炎の如き号泣が持続するギャン泣きプリンセス

特に鮮烈に覚えているのが、アフガニスタンから来たばかりの3歳の女の子だった。顔から零れ落ちんばかりの大きな茶色い瞳と長いまつ毛。お人形さんのような子どもだったが、この子の泣きっぷりときたら破壊的であった。母親から離されるときに子どもが泣くのは、不安で悲しいからだ。が、それ以前に、その行為はレジスタンスでもある。「行きたくない、母親と一緒がいい。お前なんか大嫌いだ、ふざけんな」という必死の抵抗運動であり、知らない大人と時間をともに過ごさねばならない理不尽に反対の声をあげているのである。

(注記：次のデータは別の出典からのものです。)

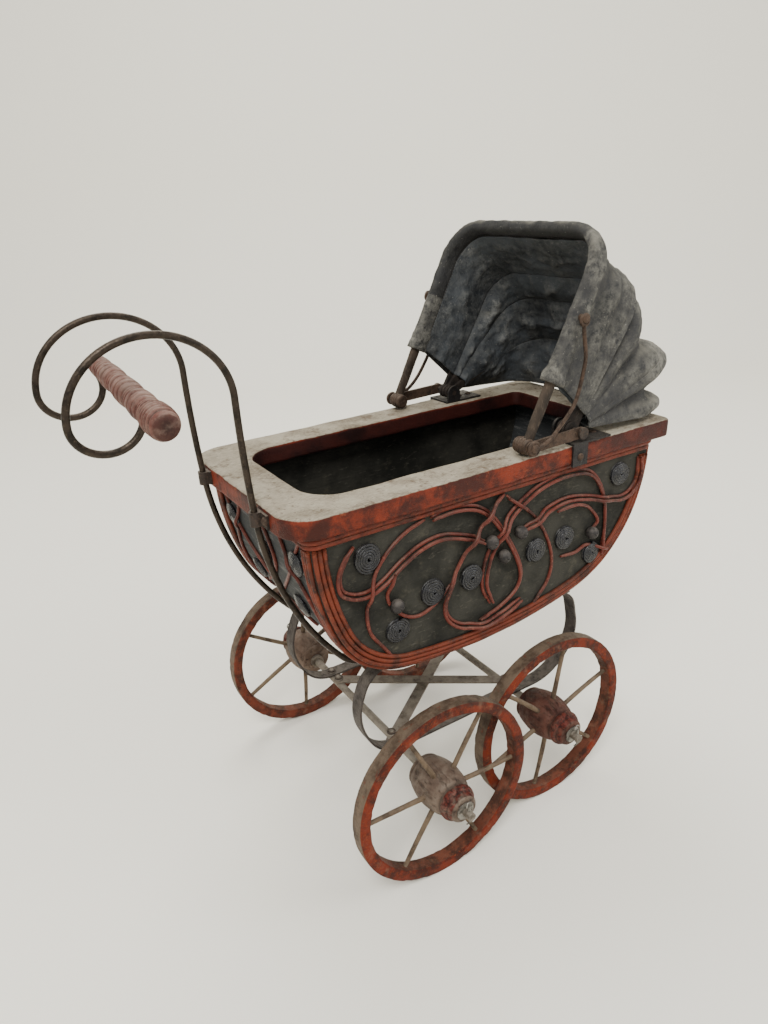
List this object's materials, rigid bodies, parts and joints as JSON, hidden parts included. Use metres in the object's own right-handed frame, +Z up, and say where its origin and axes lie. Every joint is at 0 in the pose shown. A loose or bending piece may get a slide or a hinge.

その点では彼女は素晴らしいアクティヴィストだった。世の不条理に沈黙せず、あくまでも抗う勇気と気概を持っていた。だが、その反抗のスピリットはかつて見たこともないほどずば抜けていて、「ぎゃーーー、うぎぎぎぎーーー」と彼女が泣き始めると、コミュニティセンターの事務員や別室でヨガを教えていたインストラクターなどがびっくりして見に来た。幼児虐待が行われているのではないかと心配したのである。

しかし、彼らがプレイルームに来てみれば、保育士たちがギャン泣きプリンセスの足元にかしずき、「ほら、このおままごとのカップかわいいでしょ~」だの「お絵描きやってみる?」だの言って必死で機嫌をとろうとしている。彼女の凄みはその炎の如き号泣が持続するところにあった。ふつう、幼児たちは15分とか20分とか泣き続けたとしても、保育士に抱きあげられると落ち着いたり、ちょっと気を引かれる玩具を見つけて遊び始めたりする。しかし、彼女はけっして騙されなかった。

ムカつくものはムカつく、求めるものを手に入れるまでは何時間でも不屈のレジスタンスを続ける。孤高の抵抗運動家である。でも、できればあんまり移動型託児所のような場所にはいてほしくない。